More support needed for people with Parkinson’s and anxiety: Study
Anxiety reported to be worse than motor symptoms for some patients
Anxiety is a common problem for people with Parkinson’s disease and can cause substantial difficulties in patients’ day-to-day lives, a new study based on patient interviews highlights.
In some cases, anxiety can be more of a problem than motor symptoms: “I would put up with some of the motor disability if it replaced the anxiety,” one patient said.
The study’s findings highlight a need for more work to be done to provide support to help people with Parkinson’s manage the psychological hurdles of the disease, researchers said.
“Anxiety is poorly understood, underdiagnosed, and undertreated,” the team wrote, adding, “This study explored the experience of anxiety for people with Parkinson’s (PWP) to inform future research and interventions.”
The study, “The experience of Anxiety for people with Parkinson’s disease,” was published in npj Parkinson’s Disease.
Anxiety tantamount to a physical symptom for many patients
Living with a chronic illness can be stressful and taxing, and Parkinson’s disease itself can alter how the brain processes emotions. However, there has not been much formal research into how Parkinson’s patients experience anxiety — defined as persistent feelings of fear or worry, marked by a tendency to overestimate potential risks while underestimating one’s own abilities.
To learn more, a quartet of scientists in the U.K. conducted interviews with 22 people with Parkinson’s, all of whom self-reported anxiety as a current symptom. The patients, half of whom were women, ranged in age from 43 to 80, and more than 90% were white individuals. Most were married and living with a spouse, and the majority were retired.
At the time of the interview, 10 patients met criteria for clinically relevant anxiety based on standardized measures, and two had been previously diagnosed with clinical depression.
Many of the patients reported that, during times of high anxiety, they felt as if their sense of themselves was altered. For example, one patient described anxiety as a tendency to “just go completely cold,” and another said it was “a condition, a state of mind, a state of being.”
For almost all of the individuals interviewed, however, anxiety wasn’t just cognitive, but instead tantamount to a physical experience. One patient reflected, “I don’t know if it’s the anxiety or the Parkinson’s, but I feel like I’m shaking on the inside.”

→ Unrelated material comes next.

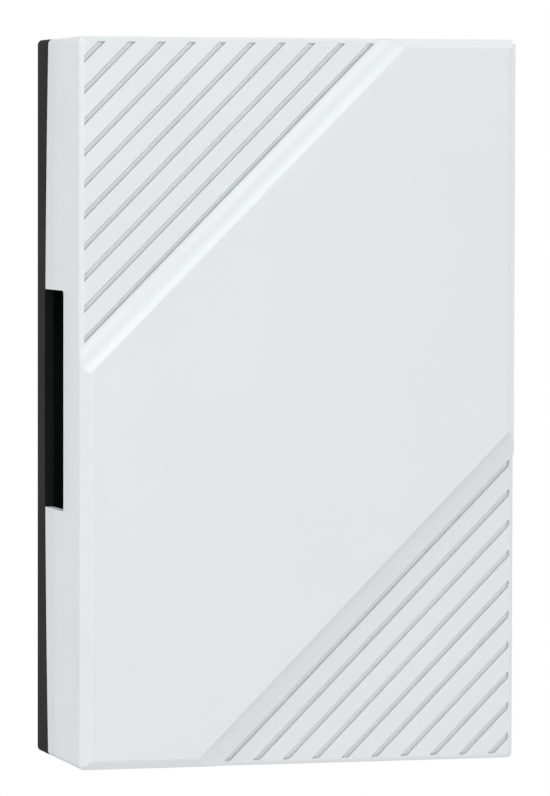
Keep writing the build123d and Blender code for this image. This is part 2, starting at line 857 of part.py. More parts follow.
def lead_routes():
    """The leads' routes: the front coil's run behind the plungers, the rear coil's straight down."""
    spread = lead_spacing_on_tab
    return {
        "front_coil_lead": lead_route(
            pin_end(-1, "front"),
            [(-5.0, 0, 0), (-9.8, 1.4, -3.6), (-12.2, 5.0, -10.0), (-12.6, 7.8, -18.2), (-12.4, 8.1, -29.2)],
            [(-15.2, 7.6, 17.6), (-10.4, 6.9, 11.1), (-3.8, 3.5, 8.7), (0, 0, 5.3)],
            tab_end("front", 0),
        ),
        "front_coil_common_lead": lead_route(
            pin_end(1, "front"),
            [(5.0, 0, 0), (9.8, 1.4, -3.6), (12.2, 5.0, -10.0), (12.4, 7.8, -18.2), (12.2, 8.1, -29.2)],
            [(29.1, 7.6, 18.1), (21.7, 7.6, 11.5), (11.9, 7.1, 9.5), (3.7, 3.9, 8.7), (0, 0, 5.5)],
            tab_end("common", spread),
        ),
        "rear_coil_lead": lead_route(
            pin_end(1, "rear"),
            [(5.0, 0, 0), (8.2, -0.4, -5.2)],
            [(10.4, -1.1, 11.5), (3.6, -0.5, 8.1), (0, 0, 4.5)],
            tab_end("rear", 0),
        ),
        "rear_coil_common_lead": lead_route(
            pin_end(-1, "rear"),
            [(-5.0, 0, 0), (-8.6, -0.4, -4.4)],
            [(-26.1, -1.7, 12.5), (-18.5, -2.1, 10.1), (-9.0, -1.7, 8.9), (-3.1, -0.7, 7.1), (0, 0, 3.7)],
            tab_end("common", -spread),
        ),
    }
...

“For most, anxiety came in episodes (‘waves’) alongside other [Parkinson’s] symptoms, whereas for some anxiety was perceived as a reaction to them,” the researchers wrote.

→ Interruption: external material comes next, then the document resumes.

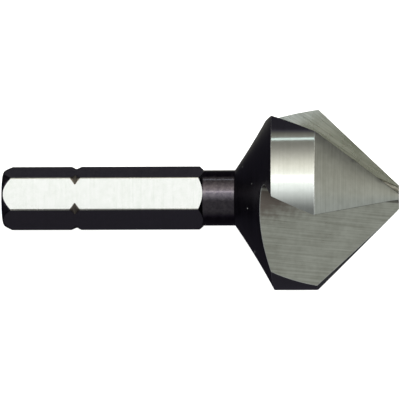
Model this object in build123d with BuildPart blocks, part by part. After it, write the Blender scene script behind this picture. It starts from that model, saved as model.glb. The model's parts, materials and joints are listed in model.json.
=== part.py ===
from build123d import *
from math import cos, radians, sin, tan
import os

# A three-flute countersink bit on a quick-change hexagonal shank, made from one piece of steel.
# It is drawn upright, with the shank end at the origin and the tip up, and then laid on the floor
# the way it comes to rest: across one flute, with a corner of the shank end on the ground.
# All sizes are in millimetres, all angles in degrees.

# Lengths along the axis
overall_length = 45.0
hex_length = 22.9
neck_length = 3.55
margin_length = 4.85

# Hexagonal shank
hex_sides = 6
hex_across_flats = 6.35
hex_corner_radius = 0.2
hex_turn = -20.0            # direction in which one flat faces, from a cutting edge
shank_end_diameter = 6.16
shank_end_dome = 0.1
shank_end_edge_radius = 0.6
shank_end_bevel = 27.5      # angle between the bevel and the axis
shoulder_bevel = 45.0

# Detent groove
groove_height = 8.45
groove_diameter = 6.62
groove_angle = 122.0
groove_bottom_radius = 0.25

# Neck and head
neck_diameter = 6.3
head_diameter = 21.2
tip_diameter = 2.8
point_angle = 90.0
back_bulge = 0.13           # how far the back of the head swells beyond a straight cone

# Teeth
tooth_count = 3
edge_lead = 0.05            # how far a cutting edge runs ahead of the plane through the axis
rake_angle = 31.0
margin_relief = 0.5         # offset of a tooth's own margin axis from the bit's axis
cone_relief = 1.4           # tilt of a tooth's own cone axis, in degrees
floor_angle = 27.7          # angle between a flute's floor and the axis
floor_turn = 1.4            # how far the floor turns away from square to the cutting edge's plane
tip_web = 0.0               # distance of a flute's floor from the middle of the tip
root_radius = 0.75
flute_middle_angle = 20.0   # direction of the middle of a flute's mouth, from its cutting edge

# Worked out from the sizes above
head_radius = head_diameter / 2
neck_radius = neck_diameter / 2
cone_slope = tan(radians(point_angle / 2))
apex_height = overall_length + tip_diameter / 2 / cone_slope
ridge_height = apex_height - head_radius / cone_slope
back_height = ridge_height - margin_length
neck_top = hex_length + neck_length
tooth_pitch = 360 / tooth_count
reach = 2 * head_diameter   # long enough to pass every surface of the head


# The shank: a hexagonal bar with turned ends and a detent groove
shank_end_radius = shank_end_diameter / 2
bar_radius = hex_across_flats / 2 / cos(radians(180 / hex_sides))
bevel_height = shank_end_dome + (bar_radius - shank_end_radius) / tan(radians(shank_end_bevel))
shoulder_height = hex_length - (bar_radius - neck_radius) / tan(radians(shoulder_bevel))

with BuildPart() as shank:
    with BuildSketch(Plane.XY) as bar:
        first_corner = hex_turn + 180 / hex_sides
        RegularPolygon(hex_across_flats / 2, hex_sides, major_radius=False, rotation=first_corner)
        fillet(bar.vertices(), hex_corner_radius)
    extrude(amount=hex_length)

    with BuildSketch(Plane.XZ) as turned_outline:
        with BuildLine():
            dome = TangentArc((0, 0), (shank_end_radius, shank_end_dome), tangent=(1, 0))
            Polyline(
                dome @ 1,
                (bar_radius, bevel_height),
                (bar_radius, shoulder_height),
                (neck_radius, hex_length),
                (0, hex_length),
                (0, 0),
            )
        make_face()
        end_edge = turned_outline.vertices().sort_by_distance((shank_end_radius, shank_end_dome))[0]
        fillet(end_edge, shank_end_edge_radius)
    revolve(axis=Axis.Z, mode=Mode.INTERSECT)

    groove_radius = groove_diameter / 2
    groove_depth = bar_radius - groove_radius
    groove_half_width = groove_depth * tan(radians(groove_angle / 2))
    with BuildSketch(Plane.XZ) as groove:
        with BuildLine():
            Polyline(
                (groove_radius, groove_height),
                (bar_radius, groove_height + groove_half_width),
                (bar_radius, groove_height - groove_half_width),
                close=True,
            )
        make_face()
        fillet(groove.vertices().sort_by(Axis.X)[0], groove_bottom_radius)
    revolve(axis=Axis.Z, mode=Mode.SUBTRACT)


# One relieved tooth before the flutes are ground. Its margin and its cone are each round an axis
# of their own, so both fall away from the true size behind the cutting edge.
edge_direction = Vector(-sin(radians(point_angle / 2)), 0, cos(radians(point_angle / 2)))
apex = Vector(0, 0, apex_height)
cone_axis = Axis(apex, (-sin(radians(cone_relief)), 0, cos(radians(cone_relief))))
margin_axis = Axis((margin_relief, 0, 0), (0, 0, 1))

with BuildPart() as tooth:
    with BuildSketch(Plane.XZ):
        with BuildLine():
            Polyline(
                (margin_relief, hex_length),
                (head_radius, hex_length),
                (head_radius, apex_height),
                (margin_relief, apex_height),
                close=True,
            )
        make_face()
    revolve(axis=margin_axis)

    cone_foot = apex - edge_direction * reach
    axis_foot = apex - cone_axis.direction * (reach * cos(radians(point_angle / 2 - cone_relief)))
    with BuildSketch(Plane.XZ):
        with BuildLine():
            Polyline(
                (apex.X, apex.Z),
                (cone_foot.X, cone_foot.Z),
                (axis_foot.X, axis_foot.Z),
                close=True,
            )
        make_face()
    revolve(axis=cone_axis, mode=Mode.INTERSECT)

    # The tooth's share of the head. Its sides lie in the flutes, clear of the cutting edges.
    with BuildSketch(Plane.XY):
        with BuildLine():
            sector_side = reach / cos(radians(tooth_pitch / 2))
            lead_side = PolarLine((0, 0), sector_side, flute_middle_angle)
            trail_side = PolarLine((0, 0), sector_side, flute_middle_angle - tooth_pitch)
            Line(lead_side @ 1, trail_side @ 1)
        make_face()
    extrude(amount=overall_length, mode=Mode.INTERSECT)


# One flute, as the grinding wheel leaves it: the wheel's rim makes the floor, its flat side makes
# the rake face under the cutting edge, and its corner makes the root between them.
edge_point = Vector(head_radius, edge_lead, ridge_height)
edge_normal = Vector(cos(radians(point_angle / 2)), 0, sin(radians(point_angle / 2)))
rake_normal = Vector(0, 1, 0) * cos(radians(rake_angle)) - edge_normal * sin(radians(rake_angle))
rake_face = Plane(origin=edge_point, x_dir=edge_direction, z_dir=rake_normal)
floor_normal = Vector(cos(radians(floor_angle)), 0, sin(radians(floor_angle))).rotate(Axis.Z, floor_turn)
floor_face = Plane(origin=(tip_web, 0, overall_length), x_dir=(0, 1, 0), z_dir=floor_normal)
root_line = Axis(floor_face.origin, floor_normal.cross(rake_normal))

with BuildPart() as flute:
    with BuildSketch(floor_face):
        Rectangle(2 * reach, 2 * reach)
    extrude(amount=reach)
    split(bisect_by=rake_face, keep=Keep.TOP)
    fillet(flute.edges().filter_by(root_line).sort_by_distance(apex)[0], root_radius)


# The head: relieved teeth, turned to the outline of the neck and the back, and three ground flutes
with BuildPart() as head:
    with PolarLocations(0, tooth_count):
        add(tooth.part)

    with BuildSketch(Plane.XZ):
        with BuildLine():
            neck_side = Line((neck_radius, hex_length), (neck_radius, neck_top))
            back = SagittaArc(neck_side @ 1, (head_radius, back_height), back_bulge)
            back_run_out = Line(back @ 1, back @ 1 + (back % 1) * margin_relief)
            Polyline(
                back_run_out @ 1,
                ((back_run_out @ 1).X, overall_length),
                (0, overall_length),
                (0, hex_length),
                neck_side @ 0,
            )
        make_face()
    revolve(axis=Axis.Z, mode=Mode.INTERSECT)

    with PolarLocations(0, tooth_count):
        add(flute.part, mode=Mode.SUBTRACT)


with BuildPart() as upright_bit:
    add(shank.part)
    add(head.part)


# At rest the head stands on the two back corners of one flute, the heel of one tooth and the end
# of the next tooth's cutting edge, and the shank stands on the lowest corner of its end.
flute_direction = Vector(1, 0, 0).rotate(Axis.Z, flute_middle_angle)
flute_axis = Axis((0, 0, 0), flute_direction)
back_corners = upright_bit.vertices().filter_by_position(
    Axis.Z, back_height - margin_relief, back_height + margin_relief
)
first_foot, second_foot = [Vector(corner) for corner in back_corners.sort_by(flute_axis)[-2:]]
end_corners = upright_bit.vertices().filter_by_position(Axis.Z, 0, bevel_height + hex_corner_radius)
shank_foot = Vector(end_corners.sort_by(flute_axis)[-1])

upward = (first_foot - shank_foot).cross(second_foot - shank_foot).normalized()
if upward.dot(flute_direction) > 0:
    upward = -upward
toward_tip = Vector(0, 0, 1) - upward * upward.Z
floor = Plane(origin=shank_foot, x_dir=toward_tip, z_dir=upward)
lying_bit = floor.to_local_coords(upright_bit.part)
lying_box = lying_bit.bounding_box()
standing_place = (-lying_box.center().X, -lying_box.center().Y, -lying_box.min.Z)

with BuildPart(Plane(origin=standing_place)) as countersink_bit:
    add(lying_bit)

countersink_bit.part.label = "countersink_bit"

os.makedirs("parts", exist_ok=True)
export_step(countersink_bit.part, "parts/countersink_bit.step")
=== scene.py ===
import json
from math import atan2, cos, pi, radians, sin, tan

import bmesh
import bpy
from mathutils import Matrix, Vector
from mathutils.geometry import intersect_point_line
from mathutils.kdtree import KDTree


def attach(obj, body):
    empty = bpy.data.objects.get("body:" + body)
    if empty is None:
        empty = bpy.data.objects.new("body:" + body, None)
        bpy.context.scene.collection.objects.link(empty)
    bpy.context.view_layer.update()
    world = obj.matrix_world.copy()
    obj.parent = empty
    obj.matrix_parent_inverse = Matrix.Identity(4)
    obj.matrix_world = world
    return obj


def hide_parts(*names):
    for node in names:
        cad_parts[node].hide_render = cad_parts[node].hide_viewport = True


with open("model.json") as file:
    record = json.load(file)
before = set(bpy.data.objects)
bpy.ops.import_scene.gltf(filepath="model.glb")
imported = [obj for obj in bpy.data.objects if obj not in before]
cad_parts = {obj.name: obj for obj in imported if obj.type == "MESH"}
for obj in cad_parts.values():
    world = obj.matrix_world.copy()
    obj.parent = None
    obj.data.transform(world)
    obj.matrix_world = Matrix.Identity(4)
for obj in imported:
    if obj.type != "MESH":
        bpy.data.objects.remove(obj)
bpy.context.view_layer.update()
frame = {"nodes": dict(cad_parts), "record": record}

mm = 0.001                            # lengths are in metres
micron = 0.001 * mm


# Where the bit lies is read from its mounts, and the rest of the script measures from the shank
# end, along the axis, and round it from the first cutting edge.
bitFrame = {
    "holderMount": "hex_shank",       # halfway along the hexagon, on the axis
    "hexLength": 22.9 * mm,
    "firstFlat": "shank_flat_1",
    "flatBeforeEdge": radians(20),    # a flat faces this far before each cutting edge
    "teeth": 3,
    "flats": 6,
}

mounts = {mount["name"]: mount for mount in frame["record"]["mounts"]}
holder = mounts[bitFrame["holderMount"]]
tipward = -Vector(holder["axis"]).normalized()
shankEnd = Vector(holder["pos_m"]) - tipward * bitFrame["hexLength"] / 2
flatSide = Vector(mounts[bitFrame["firstFlat"]]["axis"])
edgeSide = Matrix.Rotation(bitFrame["flatBeforeEdge"], 3, tipward) @ flatSide
edgeSide = (edgeSide - tipward * edgeSide.dot(tipward)).normalized()
leadSide = tipward.cross(edgeSide)
endPlace = [round(c / mm, 2) for c in shankEnd]
print("shank end at", endPlace, "mm, tip towards", [round(c, 3) for c in tipward])


def fromAxes(out, ahead, forward):
    # A direction or place from its parts towards the first cutting edge, ahead of it and tipward
    return edgeSide * out + leadSide * ahead + tipward * forward


def turnPast(angle, pitch):
    # How far an angle is past the nearest whole number of pitches
    return (angle + pitch / 2) % pitch - pitch / 2


def turnOf(vector):
    return atan2(vector.dot(leadSide), vector.dot(edgeSide))


def heightOf(spot):
    # How far along the axis a place is from the shank end
    return (spot - shankEnd).dot(tipward)


class Signal:
    # Wraps a node's output, so that shader maths is written as plain expressions
    def __init__(self, recipe, socket):
        self.recipe = recipe
        self.socket = socket

    def __add__(self, other):
        return self.recipe.maths("ADD", self, other)

    def __radd__(self, other):
        return self.recipe.maths("ADD", other, self)

    def __sub__(self, other):
        return self.recipe.maths("SUBTRACT", self, other)

    def __rsub__(self, other):
        return self.recipe.maths("SUBTRACT", other, self)

    def __mul__(self, other):
        return self.recipe.maths("MULTIPLY", self, other)

    def __rmul__(self, other):
        return self.recipe.maths("MULTIPLY", other, self)

    def step(self, low, high):
        # 0 below low, 1 above high and a smooth rise between
        settings = {"interpolation_type": "SMOOTHSTEP"}
        return self.recipe.node("ShaderNodeMapRange", settings, {0: self, 1: low, 2: high})

    def other(self, output):
        # Another output of the same node
        return Signal(self.recipe, self.socket.node.outputs[output])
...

Patients generally reported that feelings of anxiety would vary over time, worsening at some points — particularly when patients felt fatigued — but easing at others. Most patients reported feeling that anxiety was at least partly caused by their disease: “It’s definitely got worse with Parkinson’s, so I’m sure it’s to do with the illness itself,” one patient said.
For many, anxiety was a bigger problem in day-to-day life than other symptoms of the disease.
“Anxiety stops me doing things […] I am depressed about that,” one patient said, while another commented that anxiety “ruins a lot of things because I can look forward to something and then get there and it’s so awful, I have to leave […] it limits what I can do.”
Study highlights need for Parkinson’s-specific treatments
Patients commonly reflected feeling worried about how they would be perceived by others, highlighting concerns that anxiety could lead to isolation and withdrawal.
Most of those interviewed said that connecting with others dealing with similar issues, and particularly individuals with Parkinson’s, could be a great help in managing these problems.
“They’re all diagnosed quite a long way ahead of me […] they’ve normally got stories that oh yes, that happened to me, and I did this, which is really helpful,” one patient said.
Other coping strategies included positive self-talk — such as “I’ve done this before I can do it again” — and practicing mindfulness to keep attention focused on the present moment.
“You just try and live in the present all of the time,” one patient said.
Most patients had not sought professional help to manage their anxiety, and they generally reported that this topic did not come up in discussions with healthcare providers. There was a reluctance by many patients to try anxiety medications due to concerns about side effects or withdrawal effects.
Among those who had sought interventions such as counseling or cognitive-behavioral therapy (CBT), reviews were mixed — some patients reported positive experiences, but others said these interventions had been unhelpful, often highlighting a lack of therapies specifically tailored toward the unique challenges faced by people with Parkinson’s.
Further trials of [cognitive-behavioral therapy] protocols adapted for [Parkinson’s]-specific factors like falls, freezing, shame, and comorbid neuropsychiatric and cognitive symptoms are warranted [for treating anxiety in patients].
Collectively, according to researchers, these findings highlight a need for further studies to develop support systems to help people with Parkinson’s manage their anxiety.
“Further trials of CBT protocols adapted for [Parkinson’s]-specific factors like falls, freezing, shame, and comorbid neuropsychiatric and cognitive symptoms are warranted,” the team wrote.